The art of mindful colouring
On 2 August 2018 it is Colouring Book Day.
Colouring has enjoyed something of a renaissance in recent years. It is enjoyed by children and adults alike as a hobby, part of larger art projects and to assist with Mindfulness.
The first colouring book was, apparently, established in the late 1800’s in America by the McLoughlin Brothers. They released “The Little Folks Painting Book”. They continued to produce these books right up until the 1920’s. Since then the colouring book has evolved into something that the McLoughlin Brothers probably would not have ever imagined.
I have always loved to colour, since a child. When I was little I used to take great pride in keeping my bold and bright colouring between the lines and ripping the pages out of the book to present as loving gifts to my family. I remember quite vividly a crudely coloured jungle scene pinned to the wall in our kitchen for many years. I do the same now with my own children.
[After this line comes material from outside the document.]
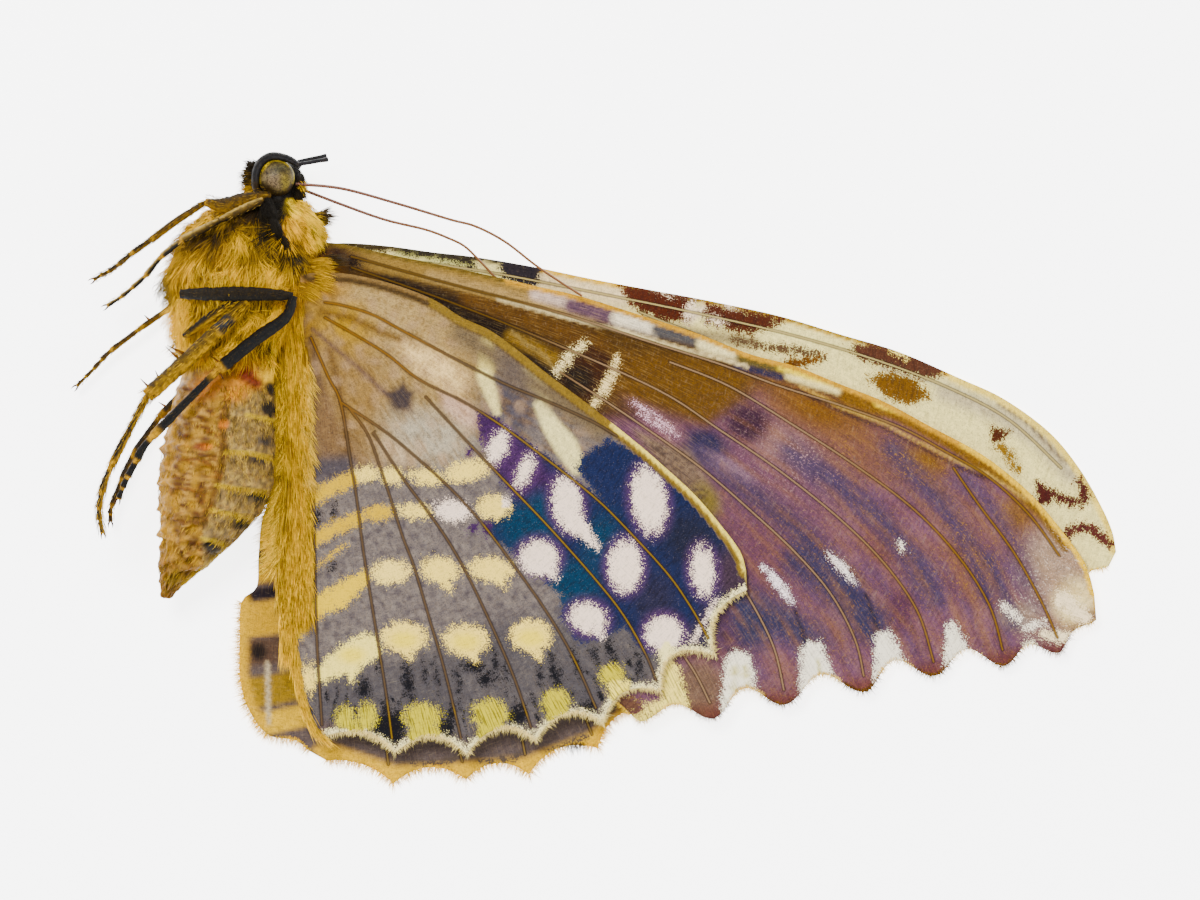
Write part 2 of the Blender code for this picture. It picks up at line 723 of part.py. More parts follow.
def band(home):
    """The fur along the inner margin of the upper hindwing."""
    made = []
    y = BAND_FROM
    while y < BAND_TO:
        for column in BAND_COLUMNS:
            x, row = column + random.uniform(-3.0, 3.0), y + random.uniform(-5.0, 5.0)
            length = BAND_LENGTH * random.uniform(0.8, 1.15) / GRID
            lean = random.uniform(*BAND_LEANS[column == BAND_COLUMNS[0] and y > BAND_LOOSE_FROM])
            lift = BAND_LIFT * random.uniform(0.8, 1.2)
            spine = []
            for share, rise in ((0.0, -0.00005), (0.3, lift), (0.65, lift), (1.0, lift * 0.9)):
                spot_x, spot_y = x + lean * length * share, row + length * share
                level = wing_level("wing_hind_left", spot_x, spot_y) + WING_THICKNESS / 2
                spine.append(place((spot_x, spot_y, level + rise)))
            width = BAND_WIDTH * random.uniform(0.85, 1.1)
            made.append(lock(f"band_{len(made)}", spine, width, BAND_DEPTH, Vector((0.0, 0.0, 1.0)), home))
        y += BAND_STEP
    return made


def thorn(name, base, tip, radius, home):
    """A tapered spine from base to tip."""
    along = tip - base
    shape = bmesh.new()
    bmesh.ops.create_cone(
        shape, cap_ends=True, segments=5, radius1=radius, radius2=radius * 0.3, depth=along.length
    )
    turn = along.to_track_quat("Z", "Y").to_matrix().to_4x4()
    bmesh.ops.transform(shape, matrix=Matrix.Translation((base + tip) / 2) @ turn, verts=shape.verts[:])
    return object_from(name, shape, home)


def limb_level(leg, part, x, y):
    """The height of a limb nearest to a plan point."""
    nearest = min(curved(LEGS[leg][part], 3), key=lambda point: math.hypot(point[0] - x, point[1] - y))
    return nearest[2]


def add_thorns(leg, parts, home):
    """The spurs of a leg's shin and the two claws of its foot."""
    spurs = []
    for number, (base, tip) in enumerate(SPURS.get(f"leg_{leg}_shin", [])):
        level = limb_level(leg, "shin", *base)
        spurs.append(
            thorn(f"spur_{number}", place((*base, level)), place((*tip, level + 0.0002)), SPUR_RADIUS, home)
        )
    if spurs:
        combine(parts["shin"], spurs, "UNION", "MANIFOLD")
        keep_largest(parts["shin"])
    end, before = (place(point) for point in (LEGS[leg]["foot"][-1], LEGS[leg]["foot"][-2]))
    along = (end - before).normalized()
    side = along.cross(Vector((0.0, 0.0, 1.0))).normalized()
    claws = []
    for sign in (-1, 1):
        aim = (along + side * sign * CLAW_SPREAD).normalized()
        base = end + Vector((0.0, 0.0, CLAW_DROP * sign)) - along * CLAW_RADIUS
        claws.append(thorn(f"claw_{sign}", base, end + aim * CLAW_LENGTH, CLAW_RADIUS, home))
    combine(parts["foot"], claws, "UNION", "MANIFOLD")
    keep_largest(parts["foot"])


def combine(target, pieces, operation, solver="EXACT"):
    """A Boolean of one object with a set of others, applied, and the others removed."""
    group = bpy.data.collections.new(target.name + "_" + operation.lower())
    bpy.context.scene.collection.children.link(group)
    for piece in pieces:
        for home in piece.users_collection:
            home.objects.unlink(piece)
        group.objects.link(piece)
    joint = target.modifiers.new(operation.lower(), "BOOLEAN")
    joint.operation = operation
    joint.operand_type = "COLLECTION"
    joint.collection = group
    joint.solver = solver
    bpy.context.view_layer.update()
    evaluated = target.evaluated_get(bpy.context.evaluated_depsgraph_get())
    mesh = bpy.data.meshes.new_from_object(evaluated)
    target.modifiers.remove(joint)
    target.data = mesh
    for piece in pieces:
        bpy.data.objects.remove(piece)
    bpy.data.collections.remove(group)


def keep_largest(target):
    """Drops all but the largest closed surface of an object."""
    shape = bmesh.new()
    shape.from_mesh(target.data)
    left = set(shape.verts)
    best, best_volume = None, 0.0
    groups = []
    while left:
        group, queue = set(), [left.pop()]
        while queue:
            vert = queue.pop()
            group.add(vert)
            for edge in vert.link_edges:
                other = edge.other_vert(vert)
                if other in left:
                    left.remove(other)
                    queue.append(other)
        groups.append(group)
    for group in groups:
        volume = 0.0
        for face in {face for vert in group for face in vert.link_faces}:
            corners = [vert.co for vert in face.verts]
            for second, third in zip(corners[1:], corners[2:]):
                volume += corners[0].dot(second.cross(third)) / 6
        if best is None or abs(volume) > best_volume:
            best, best_volume = group, abs(volume)
    loose = [vert for group in groups if group is not best for vert in group]
    bmesh.ops.delete(shape, geom=loose, context="VERTS")
    bmesh.ops.triangulate(shape, faces=shape.faces[:])
    shape.to_mesh(target.data)
    shape.free()


def paint(target, colour, roughness):
    """The object's own material."""
    material = bpy.data.materials.new(target.name)
    material.use_nodes = True
    shader = material.node_tree.nodes["Principled BSDF"]
    shader.inputs["Base Color"].default_value = (*colour, 1.0)
    shader.inputs["Roughness"].default_value = roughness
    shader.inputs["Metallic"].default_value = 0.0
    target.data.materials.clear()
    target.data.materials.append(material)


def leg_parts(name, grow, home):
    """The thigh, shin and foot of one leg, each a limb of its own."""
    leg = LEGS[name]
    thigh, shin, foot = (size / 2 for size in leg["thickness"])
    parts = {}
    for part, radius in (("thigh", thigh), ("shin", shin), ("foot", foot)):
        route = [place(point) for point in curved(leg[part], 1)]
        if part == "foot":
            radii = [radius * (1.1 if step % 2 == 0 else 0.85) for step in range(len(route))]
            radii[-1] = radius * 0.5
        elif part == "shin":
            radii = [radius * (0.75 + 0.25 * smooth(step, 0, len(route) - 1)) for step in range(len(route))]
            radii[-1] = radius * 0.8
        else:
            radii = [radius * 0.9] + [radius] * (len(route) - 1)
        last = route[-1] + (route[-1] - route[-2]).normalized() * radius * 0.5
        route.append(last)
        radii.append(radii[-1] * 0.6)
        node = f"leg_{name}_{part}" + ("_room" if grow else "")
        parts[part] = tube(node, route, radii, grow, home)
    return parts


def palp(side, grow, home):
    """One palp: a bent thick strap in front of the eye and a thin rod over the head."""
    sign = 1 if side == "left" else -1
    level = BODY_LEVEL + 0.0003 + sign * PALP_OFFSET
    strap = [place((x, y, level)) for x, y in PALP_PATH]
    rod = [place((x, y, level)) for x, y in PALP_ROD[side]]
    radii = [PALP_THICKNESS / 2] * len(strap) + [PALP_ROD_THICKNESS / 2] * len(rod)
    radii[len(strap) - 1] *= 0.8
    return tube("palp_" + side + ("_room" if grow else ""), strap + rod, radii, grow, home)


def antenna(side, grow, home):
    """One feeler, thin and tapering."""
    route = [place(point) for point in curved(ANTENNAE[side], 1)]
    last = len(route) - 1
    radii = [ANTENNA_THICKNESS / 2 * (1.1 - 0.45 * step / last) for step in range(last + 1)]
    return tube("antenna_" + side + ("_room" if grow else ""), route, radii, grow, home)


def eye(side, grow, home):
    """One eye, sunk in the side of the head."""
    sign = 1 if side == "left" else -1
    centre = place((*EYE_PLACE, BODY_LEVEL + 0.0003 + sign * EYE_OFFSET))
    return ball("eye_" + side + ("_room" if grow else ""), centre, EYE_RADIUS + grow, home)


def stepped(rings):
    """The rings of the abdomen with a small step inwards behind each seam."""
    full = []
    for ring in rings:
        full.append(ring)
        if ring[0] in ABDOMEN_SEAMS:
            y, belly, back, below, above, level = ring
            step = SEAM_STEP / GRID
            full.append((y + 2.5, belly + step, back - step, below - SEAM_STEP, above - SEAM_STEP, level))
    return full


def floor_block(home):
    """A block under the floor, which cuts flats where the body rests."""
    shape = bmesh.new()
    bmesh.ops.create_cube(shape, size=1.0)
    bmesh.ops.scale(shape, verts=shape.verts[:], vec=(0.3, 0.3, 0.01))
    bmesh.ops.translate(shape, verts=shape.verts[:], vec=(0.0, 0.0, -0.005))
    return object_from("floor_block", shape, home)


def settle(home):
    """Moves the whole animal so that the centre of its box is over the origin and its base at zero."""
    corners = [vert.co for part in home.objects for vert in part.data.vertices]
    low = Vector([min(corner[axis] for corner in corners) for axis in range(3)])
    high = Vector([max(corner[axis] for corner in corners) for axis in range(3)])
    shift = Vector(((low.x + high.x) / -2, (low.y + high.y) / -2, -low.z))
    for part in home.objects:
        part.data.transform(Matrix.Translation(shift))


def build():
    for old in list(bpy.data.objects):
        bpy.data.objects.remove(old)
    home = collection(COLLECTION)
    cutters = collection(COLLECTION + "_cutters", hidden=True)
    random.seed(SEED)

    hind = HIND_COSTA + margin(HIND_TEETH, HIND_SCALLOPS, True) + HIND_INNER
    fore = FORE_COSTA + margin(FORE_LOBES, FORE_NOTCHES, False) + FORE_INNER
    far_fore = FAR_FORE_COSTA + margin(FAR_FORE_LOBES, FORE_NOTCHES, False) + FORE_INNER
    far_hind = FAR_HIND_COSTA + margin(FAR_HIND_TEETH, FAR_HIND_SCALLOPS, True) + FAR_HIND_INNER
    wings = [
        wing("wing_hind_left", hind, HIND_VEINS, 30.0, home),
        wing("wing_fore_left", fore, FORE_VEINS, 34.0, home),
        wing("wing_fore_right", far_fore, FAR_FORE_VEINS, 42.0, home),
        wing("wing_hind_right", far_hind, FAR_HIND_VEINS, 40.0, home),
    ]
    for part in wings:
        paint(part, (0.30, 0.26, 0.24), 0.8)

    for name in LEGS:
        parts = leg_parts(name, 0.0, home)
        room = leg_parts(name, GAP, cutters)
        bpy.data.objects.remove(room["foot"])
        for part, cutter in (("shin", room["thigh"]), ("foot", room["shin"])):
            combine(parts[part], [cutter], "DIFFERENCE")
            keep_largest(parts[part])
        add_thorns(name, parts, cutters)
        for part in parts.values():
            paint(part, (0.05, 0.04, 0.03), 0.6)

    combine(wings[0], band(cutters), "UNION", "MANIFOLD")
    keep_largest(wings[0])

    thorax = loft("thorax", THORAX_RINGS, BODY_SIDES, 0.0, home)
    locks = coat(cutters) + tufts("collar", THORAX_RINGS, COLLAR_LOCKS, COLLAR_WIDTH, cutters)
    combine(thorax, locks, "UNION", "MANIFOLD")
    room = [wing_slot(name, cutters) for name in LEVELS]
    room += [part for name in LEGS for part in leg_parts(name, GAP, cutters).values()]
    room.append(loft("head_room", HEAD_RINGS, HEAD_SIDES, GAP, cutters))
    room.append(loft("abdomen_room", ABDOMEN_RINGS, BODY_SIDES, GAP, cutters))
    room += [make(side, GAP, cutters) for make in (eye, palp, antenna) for side in ("left", "right")]
    room.append(floor_block(cutters))
    combine(thorax, room, "DIFFERENCE", "MANIFOLD")
    keep_largest(thorax)
    paint(thorax, (0.45, 0.28, 0.05), 0.9)

    abdomen = loft("abdomen", stepped(ABDOMEN_RINGS), BODY_SIDES, 0.0, home)
    room = [part for name in LEGS for part in leg_parts(name, GAP, cutters).values()]
    room.append(floor_block(cutters))
    combine(abdomen, room, "DIFFERENCE")
    keep_largest(abdomen)
    paint(abdomen, (0.40, 0.26, 0.10), 0.7)

    head = loft("head", HEAD_RINGS, HEAD_SIDES, 0.0, home)
    combine(head, tufts("head", HEAD_RINGS, HEAD_LOCKS, HEAD_LOCK_WIDTH, cutters), "UNION", "MANIFOLD")
    room = []
    for side in ("left", "right"):
        paint(eye(side, 0.0, home), (0.25, 0.20, 0.08), 0.3)
        paint(palp(side, 0.0, home), (0.02, 0.02, 0.02), 0.7)
        paint(antenna(side, 0.0, home), (0.18, 0.07, 0.04), 0.6)
        room += [make(side, GAP, cutters) for make in (eye, palp, antenna)]
    combine(head, room, "DIFFERENCE", "MANIFOLD")
    keep_largest(head)
    paint(head, (0.10, 0.07, 0.03), 0.9)
    settle(home)


build()
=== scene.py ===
"""The looks of a white witch moth that lies on its right side, its wings closed over its back."""

import math

import bpy
import numpy as np
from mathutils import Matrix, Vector
from mathutils.geometry import delaunay_2d_cdt


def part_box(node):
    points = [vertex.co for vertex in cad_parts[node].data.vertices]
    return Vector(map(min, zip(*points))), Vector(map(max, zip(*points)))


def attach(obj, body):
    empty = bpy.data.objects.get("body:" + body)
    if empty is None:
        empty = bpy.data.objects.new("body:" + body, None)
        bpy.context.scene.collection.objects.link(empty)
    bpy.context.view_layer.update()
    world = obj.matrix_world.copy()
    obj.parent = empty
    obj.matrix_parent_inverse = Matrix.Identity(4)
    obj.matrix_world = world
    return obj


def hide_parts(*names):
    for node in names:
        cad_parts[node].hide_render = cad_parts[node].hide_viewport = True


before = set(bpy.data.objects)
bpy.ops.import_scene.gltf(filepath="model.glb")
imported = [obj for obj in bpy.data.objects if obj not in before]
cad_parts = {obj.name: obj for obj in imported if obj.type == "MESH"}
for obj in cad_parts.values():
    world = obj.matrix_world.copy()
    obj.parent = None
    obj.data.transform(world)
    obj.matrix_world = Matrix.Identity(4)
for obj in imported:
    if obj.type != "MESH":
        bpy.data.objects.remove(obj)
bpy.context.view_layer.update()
root = "root"

# One step of the plan grid, on which every pair (x, y) is drawn: x runs to the right, y down.
GRID = 0.000145
PLAN_CENTRE = (600.0, 470.0)
VIEW_CENTRE = (600.0, 450.0)
VIEW_WIDTH = 1200.0
SEED = 11

# The upper eye's centre in the plan and its height there, which tie the plan to the frame.
EYE_PLACE = (277.7, 179.0)
EYE_LEVEL = 0.0115

# The levels of the four wings at their roots and far from them, as in the solids.
LEVELS = {
    "wing_hind_left": (0.0140, 0.00355),
    "wing_fore_left": (0.0118, 0.00245),
    "wing_fore_right": (0.0048, 0.00135),
    "wing_hind_right": (0.0030, 0.00025),
}
WING_CENTRE = (310.0, 280.0)
LEVEL_REACH = 0.025
LEVEL_CUT = 0.05
PLEAT_HEIGHT = 0.0006
PLEATS_PER_TURN = 17.0
PLEAT_CUT = 0.25
PLEAT_FULL_AT = 0.060
TIP_DROP = 0.0011
TIP_DROP_FROM, TIP_DROP_TO = 760.0, 1010.0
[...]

My colouring has evolved though.
As a Mental Health Lawyer I receive information from Occupational Therapists and Art Therapists all of the time. I see how art and colouring is used to calm an anxious mind.
I decided to try it for myself.
In shops and online there is a myriad of Mindfulness Colouring books that there are on the market and I wonder, does it really work?
The sheer intricacies of the designs to colour make me think that actually colouring maybe anxiety inducing. But I was wrong.
I purchase a colouring book. And a set of colouring pencils that made my old stubby crayons I had as a child look very old fashioned.
With a design in the book that I liked the look of, off I go.
Hunched over that book I am completely absorbed in the task. Picking the colours without rules was liberating. Colouring and shading might seem monotonous but it is so soothing and, yes, my anxious mind is well and truly calmed.
I have since purchased and completed a number of these colouring books.
In fact I carry a pocket sized one with me. I colour at lunch time if the day is stressful. Or if I simply need a moment to still my mind. To remind myself to experience that moment as fully as I can rather than constantly anticipating the next problem, the next hurdle, the next task and so on.
Just to prove the point, here is my latest project….
Give it a go – being mindful doesn’t have to mean meditation, personal contemplation or other grounding techniques.
It can be the quiet and satisfying pursuit of pencil on paper.